China Suspends Social Media Accounts of COVID-19 Policy Critics

China Suspends Social Media Accounts of COVID-19 Policy Critics
Medical workers and elderly patients at an emergency hall in a hospital in Beijing on Jan. 7, 2023. (Andy Wong/AP Photo)

BEIJING—China has suspended or closed the social media accounts of more than 1,000 critics of the regime’s policies on the COVID-19 outbreak, as the country moves to roll back harsh anti-virus restrictions.

The popular Sina Weibo social media platform said it had addressed 12,854 violations including attacks on experts, scholars, and medical workers and issued temporary or permanent bans on 1,120 accounts.

The Chinese Communist Party (CCP) allows no direct criticism of its tough lockdowns, quarantine measures, and mass testing, almost all of which it abruptly abandoned last month.

Criticism has largely focused on heavy-handed enforcement of regulations, including open-ended travel restrictions that saw people confined to their homes for weeks, sometimes sealed inside without adequate food or medical care. Anger was also vented over the requirement that anyone who potentially tested positive or had been in contact with such a person be confined for observation in a field hospital, where overcrowding, poor food and hygiene were commonly cited.

The social and economic costs eventually prompted rare street protests in Beijing and other cities, possibly influencing the CCP’s decision to swiftly ease the strictest measures.

As part of the latest changes, the Chinese regime will no longer bring criminal charges against people accused of violating border quarantine regulations, according to a notice issued by five of the regime’s departments on Saturday.

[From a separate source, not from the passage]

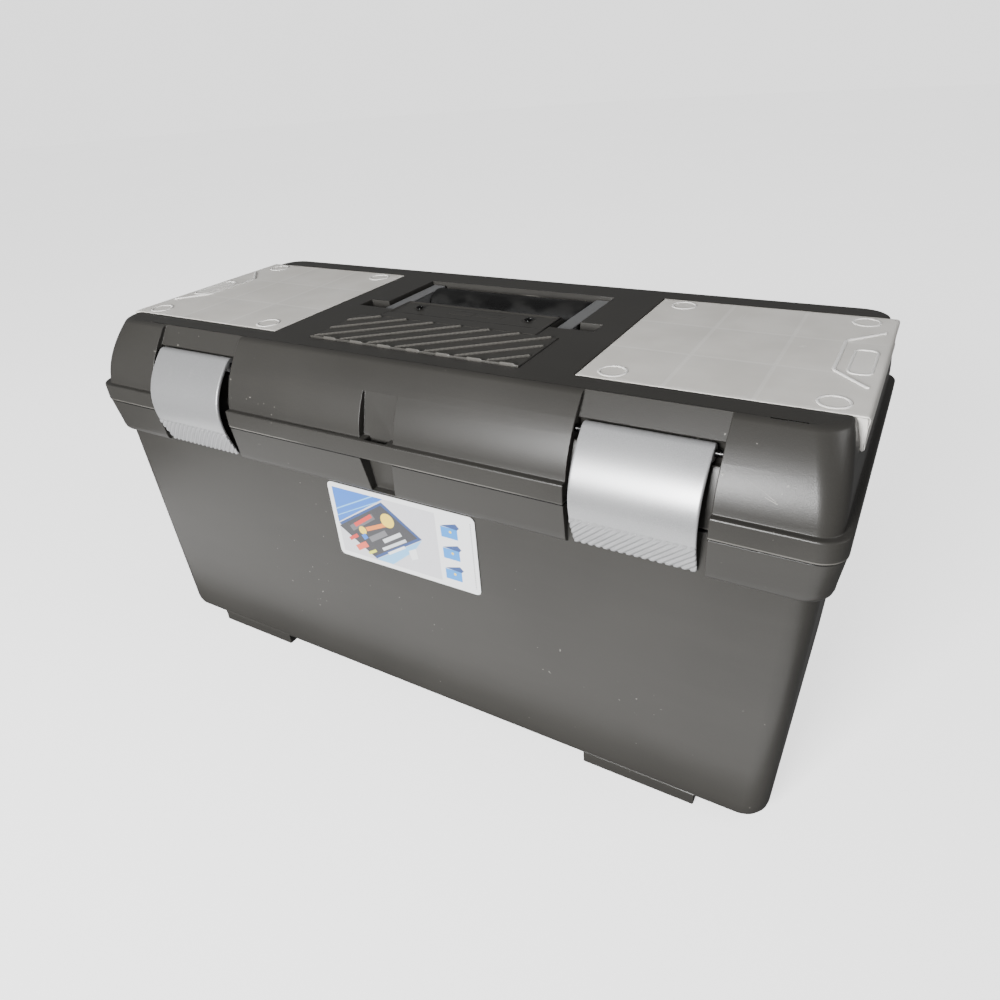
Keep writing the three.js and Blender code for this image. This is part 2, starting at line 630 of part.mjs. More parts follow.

Individuals currently in custody will be released and seized assets returned, the notice said.

China is now facing a surge in cases and hospitalizations in major cities and is bracing for a further spread into less developed areas with the start of the Lunar New Year travel rush, set to get underway in coming days. While international flights are still reduced, authorities say they expect domestic rail and air journeys will double over the same period last year, bringing overall numbers close to those of the 2019 holiday period before the pandemic hit.

The Transportation Ministry on Friday called on travelers to reduce trips and gatherings, particularly if they involve elderly people, pregnant women, small children, and those with underlying conditions.

People using public transport are also urged to wear masks and pay special attention to their health and personal hygiene, Vice Minister Xu Chengguang told reporters at a briefing.

Nonetheless, the CCP is forging ahead with a plan to end mandatory quarantines for people arriving from abroad beginning on Sunday.

Beijing hospital
A man (R) browses his smartphone on a bench as an elderly patient is wheeled to an emergency hall in a hospital in Beijing on Jan. 7, 2023. (Andy Wong/AP Photo)

Beijing also plans to drop a requirement for students at city schools to have a negative COVID-19 test to enter campus when classes resume Feb. 13 after the holiday break. While schools will be allowed to move classes online in the event of new outbreaks, they must return to in-person instruction as soon as possible, the city education bureau said in a statement Friday.

However, the end to mass testing, a highly limited amount of basic data such as the number of deaths, infections, and severe cases, and the potential emergence of new variants have prompted governments elsewhere to institute virus testing requirements for travelers from China.

The World Health Organization has also expressed concern about the lack of data from China, while the United States is requiring a negative test result for travelers from China within 48 hours of departure.

The CCP has said the testing requirements being imposed by foreign governments—most recently Germany and Sweden—aren’t science-based and has threatened unspecified countermeasures. Its spokespeople have said the situation is under control, and reject accusations of a lack of preparation for reopening.

Meanwhile, Hong Kong also reopened some of its border crossings with mainland China on Sunday and allows tens of thousands of people to cross every day without being quarantined.

Hong Kong has been hard-hit by the virus and its land and sea border checkpoints with the mainland have been largely closed for almost three years.